The city needs the ability to seamlessly setup a user to work from home or another location if unable to report to the office location. And, they need the ability to add a phone line that isn’t connected to an office phone. The current system is unable to do that. 

A cloud phone system offers many features that they are currently lacking and gives employees anytime, anywhere access via a smartphone, desk phone or softphone (software for making calls over the Internet using a computer rather than dedicated hardware), he said. Cloud fax would remove need for analog lines and create savings because faxes would then come in via cloud bases to be accessed from any location.

It would improve call quality and reliability, as well as the ability to offer on-hold music and play announcements while callers are waiting. And, it is important in terms of improved customer service.

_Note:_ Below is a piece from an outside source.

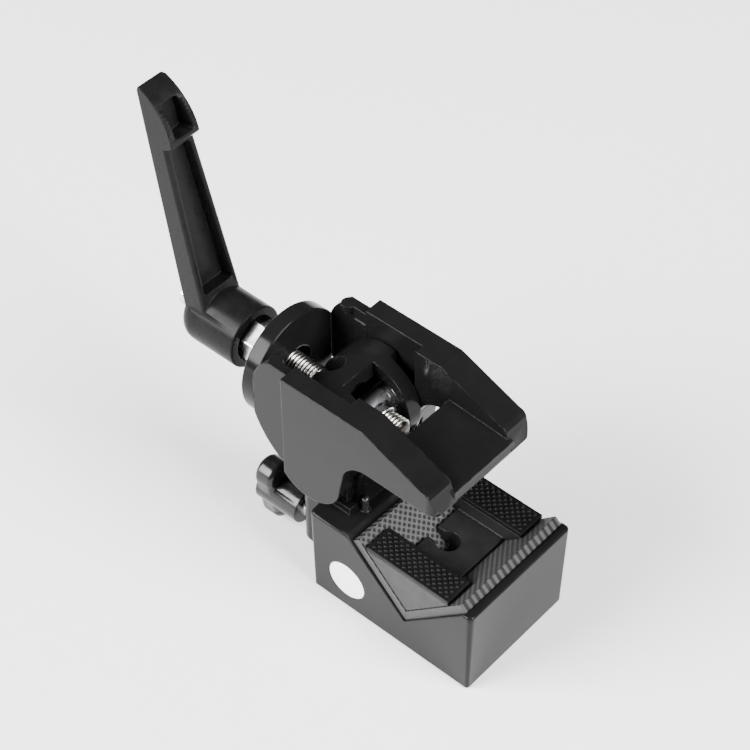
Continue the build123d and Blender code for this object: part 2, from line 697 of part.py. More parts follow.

In addition, a cloud-based communications system is likely to be unaffected by outside factors such as severe weather or other issues that may keep employees from getting to the office, allowing the city to maintain a consistent presence and keep things running smoothly. “A phone system gets taken for granted,” he said. “It is what makes or breaks productivity within a department or organization; it is how we communicate internally and externally.” 

The city received several bids and the low bid was from Nex-Tech. The monthly phone service cost would increase approximately by $345 per month, but Cell said that will likely be much lower. 

Cell said the city has $40,000 set aside for the project.